Now, here we are. Bain measured in with the same T-rex-style arms many expected him to have. The question is, does it really matter? For Bain himself, it’s a non-issue. 

“People keep bringing that up out of nowhere, but no teams brought it up to me, so I don’t bring it up either,” Bain stated, via ESPN. “As long as I just talk the talk and walk the walk, play with technique, nobody actually cares about it.”

When you bring up the list of sack leaders from the 2025 season, though, you do find that a player like Bain (or Howell, for that matter) would be a significant outlier when it comes to sack production if he were to succeed on that level. That’s likely to matter to (some) teams on at least some level.

Of course, there is more to being an edge rusher than racking up sacks, and anyway, Bain showed throughout his college career that the arm length couldn’t stop him from doing that, either. 

Despite those short arms, Bain was repeatedly able to get inside of tackles’ bodies to punch and move them with relative ease. He was able to overpower them at the point of attack, bend around them on the edge and beat them to the inside.

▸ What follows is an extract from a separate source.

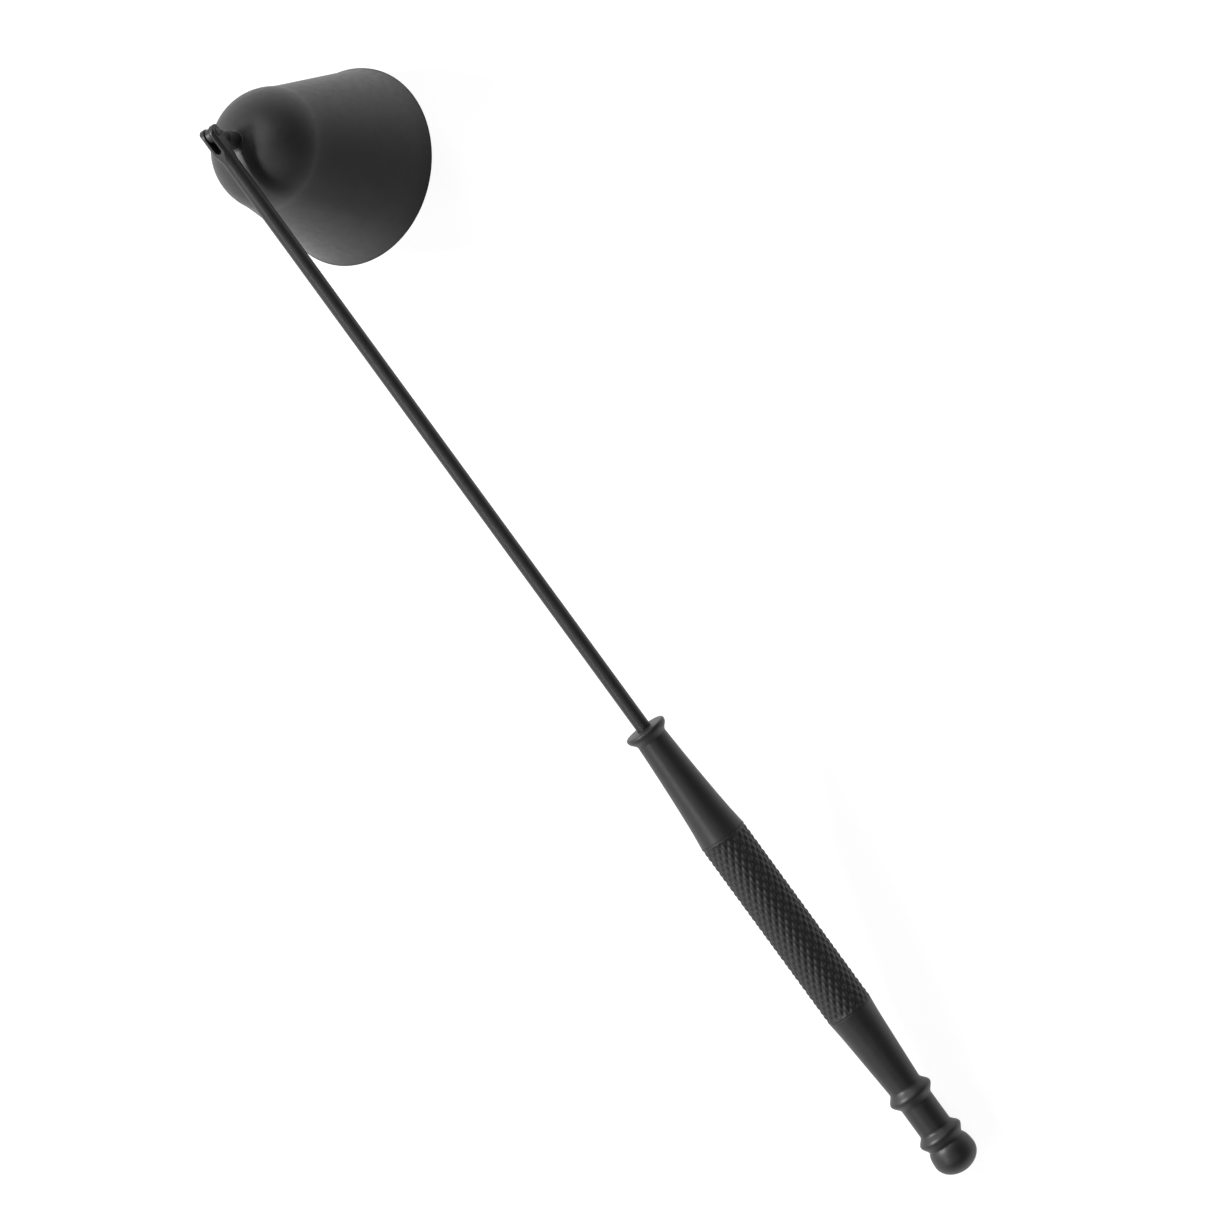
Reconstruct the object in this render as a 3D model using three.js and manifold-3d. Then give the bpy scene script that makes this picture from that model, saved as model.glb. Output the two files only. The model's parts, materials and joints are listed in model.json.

He was able to stack and shed them in the run game, making plays at and behind the line of scrimmage. 

He has a reliable set of moves and counter-moves that complement an elite trait — his power. Couple that with the speed, quickness, hand placement and more present on his tape and you get an idea of why he was effective enough to rack up the second-most pressures in the country during the 2025 regular season, and why he was perhaps even more devastatingly effective during Miami’s playoff run, where he picked up another 24 pressures and five sacks in four games against Texas A&M, Ohio State, Mississippi and Indiana. 

Bain will indeed have to be a physical outlier to find great success in the pros, but that was something we already knew before he checked in with these measurements. Teams shouldn’t double-count it now just because the measurements are official. They should of course take it into account, just like any other factor in their evaluation, but they shouldn’t let it overshadow the tremendous traits and production that made him such a success in college.